Euphemism & Dysphemism in transcript (Gender):
• The use of rhetorical questions is in order to add humour to the show as Jeremy Kyle himself is notorious for making sarcastic or blunt ‘common sense’ remarks to his guests when fitting. His use of rhetorical devices also shows how he is disbelieving of certain guests that are portrayed as ‘wrong’ or ‘bad’ on the show, which also represents his influential power.
• There is a significant increase in the use of open tag questions the reason for this could suggest that Jeremy Kyle uses open questions in order to actually understand and confirm the outcome of the situation. Open questions will give him more evidence from the guests in order to make one of his many ‘hilarious’ assumptions about them. This is an example of the power asymmetry between JK and his guests.
• Closed questions are significantly lower than open most likely due to the fact that he often has to wrap parts of the show up as he usually has more than three storylines for each show- however closed questions are always apparent due to wanting to get a response from the guest and make them admit their mistakes. A series of closed questions is usually the form Jeremy Kyle uses almost like turn taking.
• Tag questions are used by Jeremy Kyle when he is trying to emphasise his point of view or what society would determine what is the correct behaviour or attitude. Tag questions are used to engage wither the victim or victim’s relative to support his view on not condoning ones behaviour.
Power in Turn-taking:
Turn-taking conversation:

JK: your 39, she’s 21
Jaffa (male guest): yeah
JK: Do you fancy the mother?
Jaffa: no I love er
JK: and you haven’t cheated
Jaffa: nope
JK: and you’re gonna pass this lie detector with flying colours
Jaffa: 110%
This extract of a conversation from one of the shows, tells us that Jeremy is being brutal towards his guests by using sarcasm when asking questions, through the use of turn-taking.
Turn-taking shows us that Jeremy is trying to give his guests a chance to explain themselves and make their points even though most of them are represented in a negative way due to their disgusting behaviour and are not participating to help solve the problem.
Often Jeremy Kyle uses turn-taking when he feels sympathetic towards one guest (being the less powerful participant) as his tone of voice (paralanguage) alters to a much calmer tone in order to understand the situation. However this extract above shows Jeremy Kyle’s disbelief in the way he uses sarcasm as ‘flying colours’ is a phrase often used when someone is sceptical about a situation.
The use of direct address is for emphasis on trying to make the guests who are portrayed as in the right or wrong realise their mistakes or the next stage they should take in their relationships. Often the use of ‘you’ is Kyle’s way of make harsh and blunt remarks as he is the more powerful participant on the show.
• The use of ‘I’ is rarely used compared to 2nd person and 3rd person is due to the fact that he is trying to diffuse the tension and use repetition to expose the truth behind the accusations by each guest.

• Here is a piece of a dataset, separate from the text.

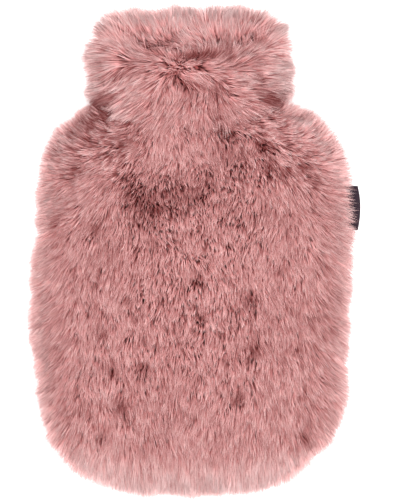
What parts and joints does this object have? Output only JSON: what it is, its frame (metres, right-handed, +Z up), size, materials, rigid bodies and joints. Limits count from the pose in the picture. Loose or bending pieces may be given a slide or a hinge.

The use of ‘I’ first person is usually used when he is trying to put himself in the situation to reveal how shocking and demeaning the situation is such as in this example; accusations of sleeping with the mother.
Second person pronoun is the use of direct address which is used to insert his power and authority over the guest that is usually portrayed as being in the wrong. ( See direct address information).
• The reason for third person being used more frequently is due to Jeremy Kyle needing to engage not just the guests but the live audience and the audience watching at home. The need to use ‘he, she or they’ is due to Jeremy Kyle using his positional power and influential power to repeat what one guest may say and then aim it as a blunt dysphemism or question towards the guest who is being accused.
• Euphemisms in Jeremy Kyle are often rare as he prefers to use Dysphemism’s in order to shun the light on the accusations made about certain guests. Euphemisms however are his way of using sympathy if a particular guest is emotional. This guest is often considered the less powerful participant.
• Dysphemism’s are a way of Jeremy Kyle using his more powerful participant status in order to emphasise on the connotations that the audience may have when JK uses a dysphemism such as ‘dirty and poor’ we immediately are influenced by a stereotypical view of someone who is ‘dirty and poor’ in society.
• In terms of gender, dysphemism’s are used more frequently by JK towards the male guests or when referencing a male guest. This could be due to females being seen as more vulnerable in society or possibly more females in the less powerful participant role make an appearance on the show.
Other forms of lexis in this semantic field are:
-Slept with
-Complications (reference to STI)
-Paper (results)

These words are particularly common on the Jeremy Kyle show as there is often similar issues underlying the reason they’ve come on the show.
There is evidence of Jeremy Kyle attempting to ask a question but is blocked by arguing from the guests. This can have a negative reaction as Jeremy Kyle has to change his paralanguage such as tone of voice and volume in order to be heard over the constant rowing that definitely occurs in this extract.
This part of the transcript also shows how Jeremy Kyle is struggling to be heard due to being put off from the negative interruptions surrounding him. The evidence of hesitations is ‘w w when he makes this’ which shows he could have been put off by possibly non-verbal communication on the show from the guests. There is also evidence of quite a few pauses as if he is trying to diffuse the tension by wording it correctly.